• WORK REQUIRED: Select the lines that contain "three" and copy each of them.

• RAW DATA:
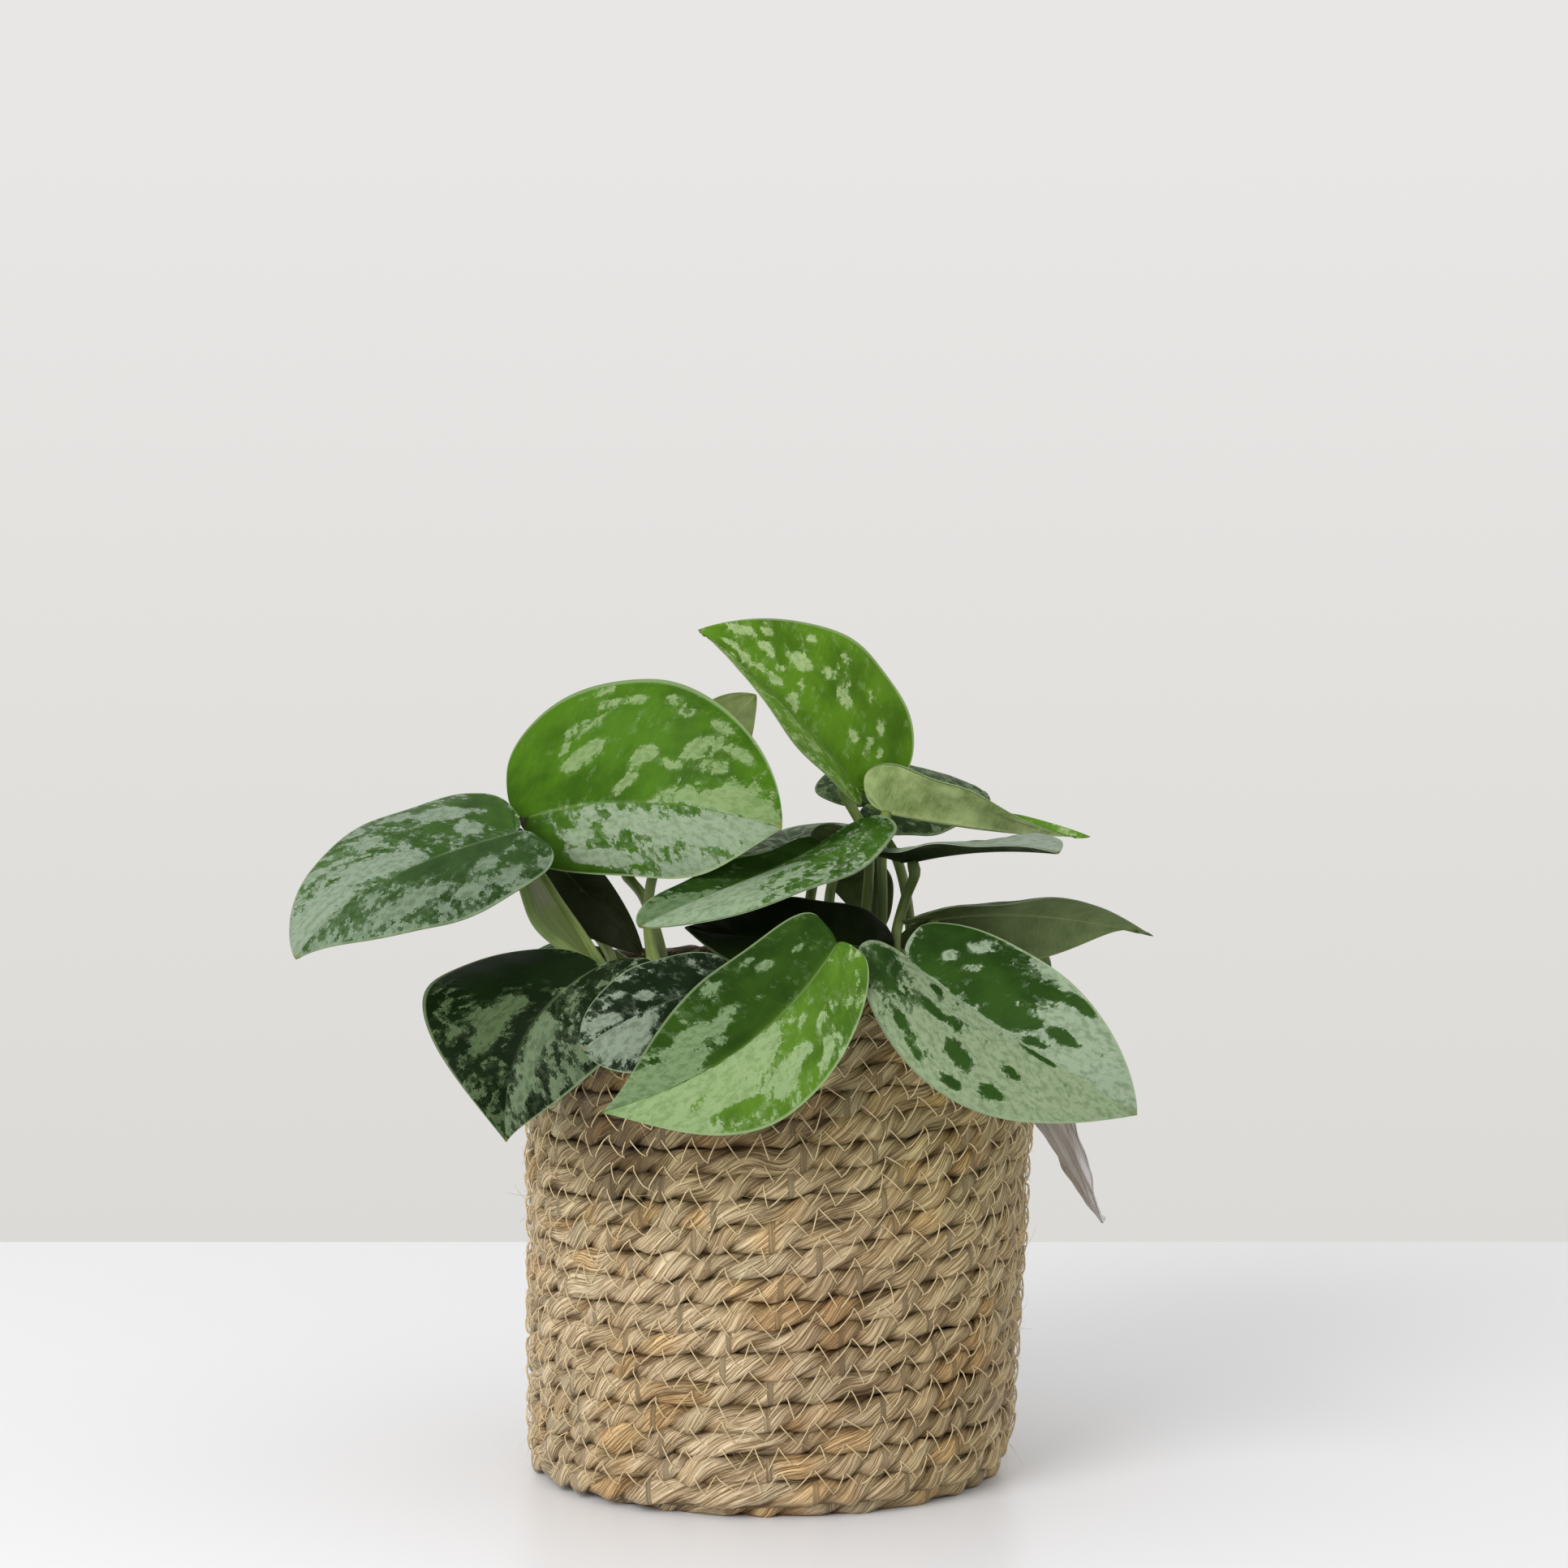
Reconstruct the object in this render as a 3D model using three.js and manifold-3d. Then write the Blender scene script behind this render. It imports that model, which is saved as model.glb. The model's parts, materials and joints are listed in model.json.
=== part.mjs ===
// A satin pothos in a black nursery pot, standing in a round basket of coiled rope.
// Units are millimetres, +Z is up, and the origin is the centre of the basket's underside.
// The plant's best side looks along -Y.
import * as THREE from "three";
import { mergeVertices } from "three/addons/utils/BufferGeometryUtils.js";
import Module from "manifold-3d";

const wasm = await Module();
wasm.setup();

// ---------------------------------------------------------------- driving dimensions

const BASKET = {
  height: 140,
  lean: 4, // how far the rim's centre stands to +X of the base's
  bottomRadius: 68, // to the crest of the rope
  topRadius: 72,
  rows: 20, // turns of rope up the wall
  wall: 7.4,
  floor: 8,
  flatRadius: 61, // the flat underside
  cornerDrop: 3, // how far the lowest rope steps in
  groove: 1.7, // depth between two turns
  lump: 0.6, // half the height of the twist's lumps
  columns: 48,
  slope: 0.05, // the turns rise towards +X in front, as hand-laid rope does
};

const POT = {
  bottom: 8.6,
  top: 124,
  bottomRadius: 44,
  topRadius: 57.5,
  wall: 1.4,
  lipHeight: 9,
  lipWidth: 1.6,
  centreX: 3,
  columns: 32,
};

const SOIL = { bottom: 10.5, top: 112, mound: 2.5, gap: 0.4, columns: 32 };

const GAP = 0.3; // kept between two pieces that touch on the real plant
const BLADE = 0.8; // thickness of a leaf
const BLADE_STEPS = [3, 4, 6]; // margin steps: sinus to lobe, lobe to widest, widest to tip
const BLADE_ROWS = 3; // steps from midrib to margin
const TUBE_SIDES = 7;
const PETIOLE_RADIUS = 1.5;
const CANE_RADIUS = 3;

const COLOUR = {
  rope: 0xa88a58,
  pot: 0x1d1d1d,
  soil: 0x3a2a20,
  stem: 0x6f8436,
  leaf: 0x4f7a3a,
  withered: 0x8d8984,
};

// ---------------------------------------------------------------- leaves
// base is where the petiole meets the blade, and tip is the blade's point.
// roll turns the blade about the line between them: more than 0 lifts its left half.
// width and the other pairs are [left half, right half], as seen from above with the tip ahead.
// lobe is how far a half reaches behind the base. wide is where it is widest, as a share of the length.
// point is how drawn out the tip is. arch lifts the middle of the midrib, and sweep moves it to the left.
// hook lifts the part near the tip. fold raises a half at the midrib, and curl turns it down to its margin.

const LEAVES = {
  leaf_01_far_left: {
    base: [-70, -20, 181], tip: [-128, -44, 149], roll: -34, twist: 7, width: [24.5, 30],
    lobe: [5, 5], wide: [0.45, 0.3], point: [0.15, 0.05], arch: 4, hook: 6,
    fold: [10, 5], curl: [30, 30],
  },
  leaf_02_round_upright: {
    base: [-67, -4, 184], tip: [3.5, -34, 183.5], roll: 80, twist: -15, width: [35, 21], lobe: [8, 1],
    wide: [0.45, 0.55], point: [0.02, 0.13], arch: 4.5, hook: 2, sweep: 5, fold: [10, 5], curl: [18, 40],
  },
  leaf_03_top: {
    base: [24, 12, 191], tip: [-20, 2, 236], roll: -52, width: [17, 30], lobe: [3, 9],
    point: [0.32, 0.13], arch: 3, fold: [36, 36], curl: [15, 25],
  },
  leaf_04_behind_round: {
    base: [-30, 22, 179], tip: [-4, 32, 216], roll: -50, width: [24, 22], lobe: [7, 7],
    wide: [0.4, 0.4], point: [0.1, 0.1], arch: 3, fold: [4, 4], curl: [10, 10],
  },
  leaf_05_middle: {
    base: [14, 5, 175.5], tip: [-35, -47, 158], roll: 5, twist: -18, width: [34, 10], lobe: [14, 2],
    wide: [0.2, 0.6], point: [0.02, 0.0], hook: 2, sweep: 8, fold: [13, 20], curl: [13, 8],
  },
  leaf_06_shaded: {
    base: [30, -26, 149], tip: [-23, -38, 157], roll: -24, width: [22, 21], lobe: [8, 6],
    wide: [0.3, 0.22], point: [0.12, 0.18], arch: 4, hook: -3, sweep: 2, fold: [0, 8], curl: [20, 5],
  },
  leaf_07_front: {
    base: [18, -66, 155.5], tip: [-44, -92, 114.5], roll: -45, twist: -38, width: [22, 21],
    lobe: [3, 1.5], wide: [0.5, 0.4], point: [0.17, 0.2], arch: 1, sweep: 9,
    fold: [12, 8], curl: [16, 20],
  },
  leaf_08_behind_front: {
    base: [-14, -72, 145.5], tip: [-49, -80, 129.5], roll: -60, width: [18, 13], lobe: [5, 5],
    wide: [0.4, 0.4], point: [0.02, 0.02], arch: 3, hook: 3, fold: [5, 5], curl: [20, 20],
  },
  leaf_09_low_left: {
    base: [-46.5, -48, 147], tip: [-70, -66, 102.5], roll: -11, twist: -47, width: [24.5, 35],
    lobe: [7, 3], wide: [0.26, 0.3], point: [0.2, 0.17], arch: 5.5, hook: 1, sweep: -5.5,
    fold: [8, 6], curl: [27, 17],
  },
  leaf_10_low_right: {
    base: [37, -57, 150.5], tip: [97, -80, 112], roll: 41, twist: 46, width: [23, 27], lobe: [4, 11],
    wide: [0.32, 0.34], point: [0.1, 0.15], arch: 2, hook: 3, sweep: -4.5, fold: [3, 29], curl: [17, 24],
  },
  leaf_11_right: {
    base: [44, -6, 155.5], tip: [109, 20, 148], roll: -36, twist: -18, width: [21.5, 13.5], lobe: [5.5, 9],
    wide: [0.4, 0.28], point: [0.42, 0.22], arch: 3, hook: -1.5, sweep: -4,
    fold: [0, -5], curl: [3, 27],
  },
  leaf_12_young: {
    base: [32, 10, 184.5], tip: [89.5, -2, 178.4], roll: -30, twist: 50, width: [9, 19], lobe: [6, 6],
    point: [0.16, 0.36], arch: -1.5, fold: [40, 40], curl: [20, 20],
  },
  leaf_13_behind_young: {
    base: [28, 26, 185], tip: [62, 60, 186], roll: 24, width: [24, 18], lobe: [7, 7],
    point: [0.05, 0.05], arch: 3, curl: [20, 20],
  },
  leaf_14_level: {
    base: [39, -6, 172], tip: [78, -46, 178], twist: 4, width: [18.5, 19], lobe: [8, 4],
    point: [0.05, 0.05], arch: 1.8, fold: [21, 24], curl: [30, 30],
  },
  leaf_15_hanging: {
    base: [24, 26, 176], tip: [32, 40, 147], width: [15, 9], lobe: [6, 6], arch: 3, curl: [40, 40],
  },
  leaf_16_inner_left: {
    base: [-69, 16, 178], tip: [-35, -2, 145], roll: 60, width: [9, 12], lobe: [6, 6],
    arch: 4, curl: [40, 40],
  },
  leaf_17_back_left: {
    base: [-40, 38, 168], tip: [-80, 84, 152], roll: 8, width: [25, 25], lobe: [9, 9],
    arch: 6, hook: 3, fold: [10, 10], curl: [25, 25],
  },
  leaf_18_back: {
    base: [6, 46, 172], tip: [2, 108, 152], roll: -6, width: [24, 25], lobe: [9, 9],
    arch: 7, hook: 4, fold: [8, 8], curl: [25, 25],
  },
  leaf_19_back_right: {
    base: [52, 42, 147], tip: [79, 86, 116], roll: 4, width: [20, 17], lobe: [8, 8],
    arch: 6, hook: 2, fold: [8, 8], curl: [15, 15],
  },
  leaf_20_back_low: {
    base: [14, 62, 147.5], tip: [8, 98, 98], roll: 6, width: [23, 24], lobe: [7, 7],
    arch: 6, hook: 2, fold: [8, 8], curl: [20, 20],
  },
  leaf_21_back_low_left: {
    base: [-53, 40, 146], tip: [-88, 64, 108], roll: -8, width: [22, 22], lobe: [7, 7],
    arch: 6, hook: 2, fold: [8, 8], curl: [20, 20],
  },
  leaf_22_withered: {
    base: [62, 48, 127], tip: [95, 20, 65.5], roll: -68, width: [11, 12], lobe: [4, 4],
    wide: [0.35, 0.35], point: [0.2, 0.2], arch: -1, fold: [20, 20], curl: [10, 10], withered: true,
  },
};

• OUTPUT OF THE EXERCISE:
Reconstruct the object in this render as a 3D model using three.js and manifold-3d. Then write the Blender scene script behind this render. It imports that model, which is saved as model.glb. The model's parts, materials and joints are listed in model.json.
import * as THREE from "three";
import { mergeVertices } from "three/addons/utils/BufferGeometryUtils.js";